Niejednokrotnie zdarza mi się spotykać osoby, szczególnie panie, których wizerunek krzyczy: „spójrz na mnie”, ale tak naprawdę zwracam uwagę tylko na kolor, a nie na osobę. Nie w tym rzecz. Warto zadbać o spójność tego, jacy jesteśmy i jak się ubieramy. Owszem, nie bez znaczenia są nasz charakter i temperament. Wszystko razem powinno współgrać. Zawsze powtarzam, że najlepiej jest, kiedy nasz ubiór jest tłem dla tego, co mamy do powiedzenia. Kolory, które nas „przegadują”, nie wnoszą niczego dobrego. Czarny jest bardzo mocny i dlatego nie sprawdza się najlepiej w przypadku słowiańskich typów urody. Sprawia, że w nim gaśniemy i wyglądamy na zmęczonych. Zdecydowanie bardziej polecam małą granatową, grafitową lub śliwkową.
Czarna magia
Kiedy pytam innych, z czego wynika to, że tak dużo czarnych rzeczy w ich garderobach, często słyszę, że czarny wyszczupla. Prawda i fałsz w jednym. Każdy ciemny kolor wyszczupla, z tego wynika, że czarny także. TAKŻE, podkreślam dosadnie, bo to samo można uzyskać wyżej wspomnianym granatem, grafitem, śliwką, czekoladą czy butelkową zielenią. Kolory te, nie będąc czernią, dodatkowo delikatnie ożywią wizerunek i nadadzą mu ciekawszego wyrazu. Każdy ciemny kolor w większych ilościach daje optyczne złudzenie pomniejszania. Dlatego prawda.

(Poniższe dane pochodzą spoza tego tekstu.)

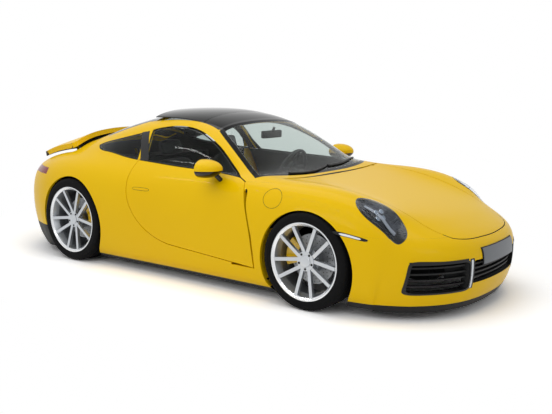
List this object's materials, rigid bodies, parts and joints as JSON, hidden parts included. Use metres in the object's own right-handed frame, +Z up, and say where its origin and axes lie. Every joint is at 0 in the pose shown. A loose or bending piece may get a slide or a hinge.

Zatem skąd fałsz? Otóż - czarny jest na tyle intensywny, że, „obrysowując” sylwetkę, idealnie oddaje jej kształt. Osoby, którym zależy na efekcie wyszczuplającym, najczęściej nie chcą wyraźnie uwidaczniać i eksponować swoich kształtów. Czarny w takim przypadku nie pomaga, a jego działanie jest wręcz odwrotne. Nie warto wierzyć stereotypom.
Black tie, white tie
Gdyby komuś przypadkiem zdarzyło się otrzymać zaproszenie, na którym widniałaby adnotacja „black tie” lub „white tie”, należy przygotować się na bardzo eleganckie wyjście. I, o dziwo, pewnie większość tutaj zaskoczę, czarna muszka (wg polskiego tłumaczenia) oznacza mniej formalny ubiór niż biała. Przy czym, obydwie wersje stroju są bardzo zobowiązujące. W każdym z tych przypadków czarny kolor jest jak najbardziej na miejscu, co więcej, nawet wskazany.

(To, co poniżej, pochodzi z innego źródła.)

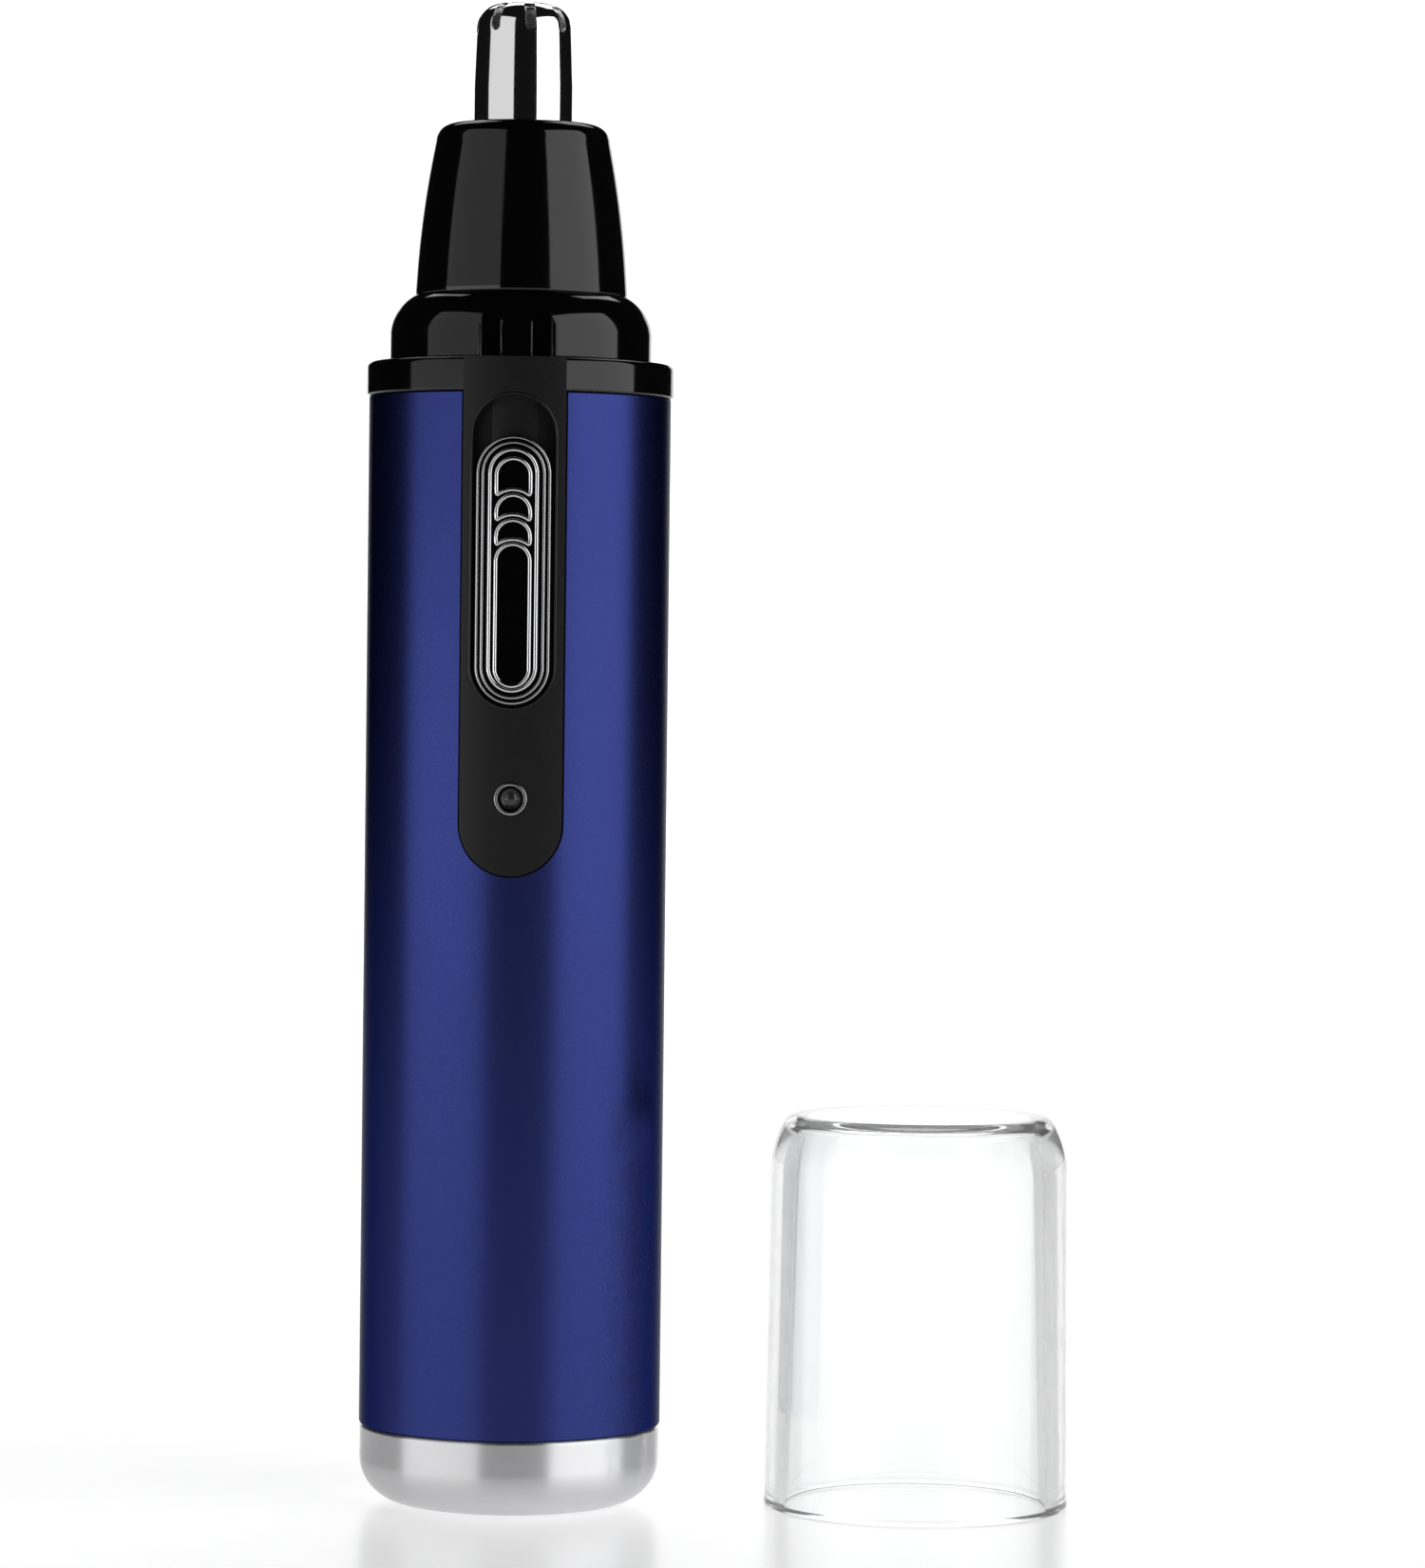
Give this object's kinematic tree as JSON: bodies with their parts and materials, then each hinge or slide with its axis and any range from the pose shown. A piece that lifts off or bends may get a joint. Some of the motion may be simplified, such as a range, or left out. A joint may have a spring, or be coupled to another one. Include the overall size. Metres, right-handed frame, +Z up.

Najprościej ujmując, radzę wszystkim przyjąć zasadę, że czarny - jako najbardziej elegancki z kolorów - sprawdza się głównie po godzinie 18.00. Jeśli mamy wątpliwości, czy dobrze prezentujemy się w czerni w sytuacjach dziennych, lepiej nie ryzykować. Czarne rzeczy trzeba umieć nosić, potrafią to tylko osoby o silnych osobowościach i lubiące demonstrować swoją władzę – w każdym tego słowa znaczeniu.
...
Wpadając w „czarne dziury”, chcemy ukryć się przed światem. Wtedy często wydaje się nam, że czerń przychodzi z pomocą, czyniąc nas niewidzialnymi. Nie ma nic bardziej złudnego. Czarny wyróżnia i uwidacznia, ze względu na swoją moc przekazu i negatywne działanie na jasny typ kolorystyczny. Mam nadzieję, że słowami powyżej już do tego przekonałam.